# WHAT IS BEING ASKED
Set down the material exactly as given, please, from its first line through the line that includes "gloss to mirror.".

-- BEGIN MATERIAL PROVIDED --

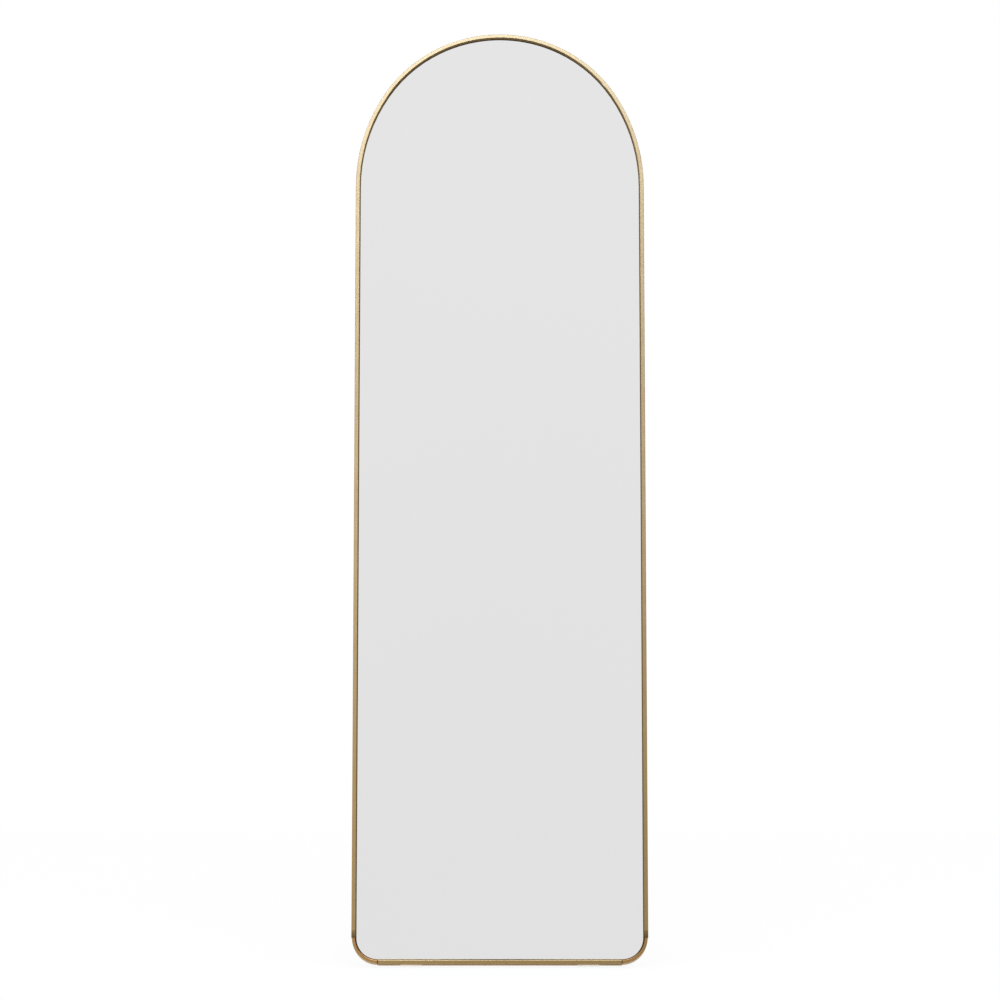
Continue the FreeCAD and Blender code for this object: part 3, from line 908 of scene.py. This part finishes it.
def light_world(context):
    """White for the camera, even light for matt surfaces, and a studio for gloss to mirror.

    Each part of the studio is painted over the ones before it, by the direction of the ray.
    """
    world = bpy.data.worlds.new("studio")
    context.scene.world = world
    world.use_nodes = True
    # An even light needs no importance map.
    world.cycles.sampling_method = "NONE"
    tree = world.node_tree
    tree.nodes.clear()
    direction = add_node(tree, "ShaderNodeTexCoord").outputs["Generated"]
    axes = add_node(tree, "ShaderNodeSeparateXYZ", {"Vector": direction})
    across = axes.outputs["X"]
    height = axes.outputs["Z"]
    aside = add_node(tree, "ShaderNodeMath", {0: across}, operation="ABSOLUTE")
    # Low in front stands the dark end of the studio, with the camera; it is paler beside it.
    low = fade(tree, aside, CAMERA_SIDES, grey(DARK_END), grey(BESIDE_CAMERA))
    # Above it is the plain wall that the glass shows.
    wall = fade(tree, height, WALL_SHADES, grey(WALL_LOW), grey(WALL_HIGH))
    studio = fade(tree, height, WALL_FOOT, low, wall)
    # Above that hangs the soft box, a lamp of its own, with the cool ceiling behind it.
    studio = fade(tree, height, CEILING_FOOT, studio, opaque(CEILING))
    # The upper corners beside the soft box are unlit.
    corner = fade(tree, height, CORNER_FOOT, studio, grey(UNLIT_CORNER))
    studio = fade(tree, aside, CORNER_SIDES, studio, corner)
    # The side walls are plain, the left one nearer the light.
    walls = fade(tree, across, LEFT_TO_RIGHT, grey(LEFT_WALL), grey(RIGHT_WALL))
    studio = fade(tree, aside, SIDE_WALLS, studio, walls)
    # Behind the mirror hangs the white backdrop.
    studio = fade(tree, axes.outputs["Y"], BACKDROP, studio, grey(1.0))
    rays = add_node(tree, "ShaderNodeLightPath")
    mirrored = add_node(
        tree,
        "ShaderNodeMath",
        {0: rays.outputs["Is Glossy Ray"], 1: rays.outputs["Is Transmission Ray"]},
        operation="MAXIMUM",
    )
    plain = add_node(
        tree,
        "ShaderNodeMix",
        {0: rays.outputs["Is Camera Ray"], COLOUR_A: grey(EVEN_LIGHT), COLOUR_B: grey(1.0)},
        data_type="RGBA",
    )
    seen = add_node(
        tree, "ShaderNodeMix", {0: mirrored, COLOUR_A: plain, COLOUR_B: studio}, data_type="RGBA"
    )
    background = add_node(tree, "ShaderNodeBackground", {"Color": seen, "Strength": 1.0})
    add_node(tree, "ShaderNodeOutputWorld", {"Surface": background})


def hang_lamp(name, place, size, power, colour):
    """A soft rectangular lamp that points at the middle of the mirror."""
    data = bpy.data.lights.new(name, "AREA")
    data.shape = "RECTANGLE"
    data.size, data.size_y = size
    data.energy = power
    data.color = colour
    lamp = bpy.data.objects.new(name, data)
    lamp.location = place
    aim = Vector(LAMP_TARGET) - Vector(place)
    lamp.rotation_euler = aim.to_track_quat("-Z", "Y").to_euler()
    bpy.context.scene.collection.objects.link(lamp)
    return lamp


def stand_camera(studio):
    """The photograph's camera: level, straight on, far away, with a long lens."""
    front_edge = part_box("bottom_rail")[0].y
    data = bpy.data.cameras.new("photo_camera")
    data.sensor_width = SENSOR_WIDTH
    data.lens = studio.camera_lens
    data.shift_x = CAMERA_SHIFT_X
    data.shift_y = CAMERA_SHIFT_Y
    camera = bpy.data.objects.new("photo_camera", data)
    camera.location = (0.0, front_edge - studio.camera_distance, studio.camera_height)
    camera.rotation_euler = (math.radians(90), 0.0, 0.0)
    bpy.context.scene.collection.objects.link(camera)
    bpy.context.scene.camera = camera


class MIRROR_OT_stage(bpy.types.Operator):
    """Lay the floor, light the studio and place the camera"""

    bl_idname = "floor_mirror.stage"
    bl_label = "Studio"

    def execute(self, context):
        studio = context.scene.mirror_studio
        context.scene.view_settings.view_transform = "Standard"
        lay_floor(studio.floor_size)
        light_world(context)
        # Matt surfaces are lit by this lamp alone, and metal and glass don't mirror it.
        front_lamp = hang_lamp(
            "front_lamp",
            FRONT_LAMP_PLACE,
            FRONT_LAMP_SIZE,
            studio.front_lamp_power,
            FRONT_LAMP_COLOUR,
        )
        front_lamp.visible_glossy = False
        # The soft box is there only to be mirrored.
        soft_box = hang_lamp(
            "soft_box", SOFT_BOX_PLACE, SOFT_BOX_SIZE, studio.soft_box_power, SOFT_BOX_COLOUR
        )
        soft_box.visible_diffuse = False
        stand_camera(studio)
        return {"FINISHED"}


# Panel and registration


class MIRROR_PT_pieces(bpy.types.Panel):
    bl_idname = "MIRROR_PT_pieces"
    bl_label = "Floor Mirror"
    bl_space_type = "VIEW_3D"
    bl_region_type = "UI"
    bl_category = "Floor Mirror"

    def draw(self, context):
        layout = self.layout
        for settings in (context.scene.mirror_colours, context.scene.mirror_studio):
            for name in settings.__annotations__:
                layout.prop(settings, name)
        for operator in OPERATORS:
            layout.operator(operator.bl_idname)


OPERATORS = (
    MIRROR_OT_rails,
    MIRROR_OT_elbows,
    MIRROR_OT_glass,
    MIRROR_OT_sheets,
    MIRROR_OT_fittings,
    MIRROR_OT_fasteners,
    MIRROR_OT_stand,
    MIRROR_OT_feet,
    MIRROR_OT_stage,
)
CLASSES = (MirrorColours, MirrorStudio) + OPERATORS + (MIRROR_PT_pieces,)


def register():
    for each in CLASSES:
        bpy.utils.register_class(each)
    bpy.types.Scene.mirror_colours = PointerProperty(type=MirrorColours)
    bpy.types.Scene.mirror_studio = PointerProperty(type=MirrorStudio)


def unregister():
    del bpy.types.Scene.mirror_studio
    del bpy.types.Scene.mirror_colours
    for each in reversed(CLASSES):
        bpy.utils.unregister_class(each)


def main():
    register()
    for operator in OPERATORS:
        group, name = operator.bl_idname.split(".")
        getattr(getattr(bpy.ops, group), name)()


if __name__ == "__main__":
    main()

-- END MATERIAL PROVIDED --

# THE COMPLETED TASK
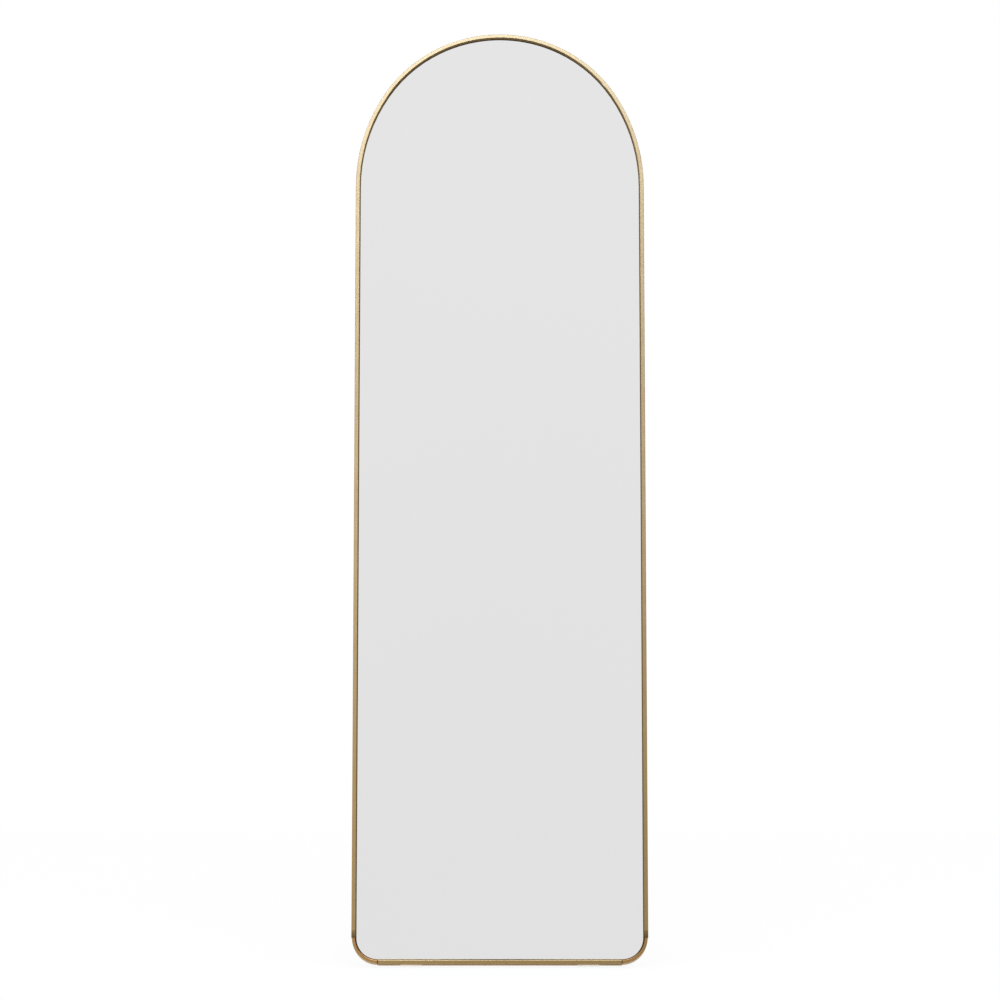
Continue the FreeCAD and Blender code for this object: part 3, from line 908 of scene.py. This part finishes it.
def light_world(context):
    """White for the camera, even light for matt surfaces, and a studio for gloss to mirror.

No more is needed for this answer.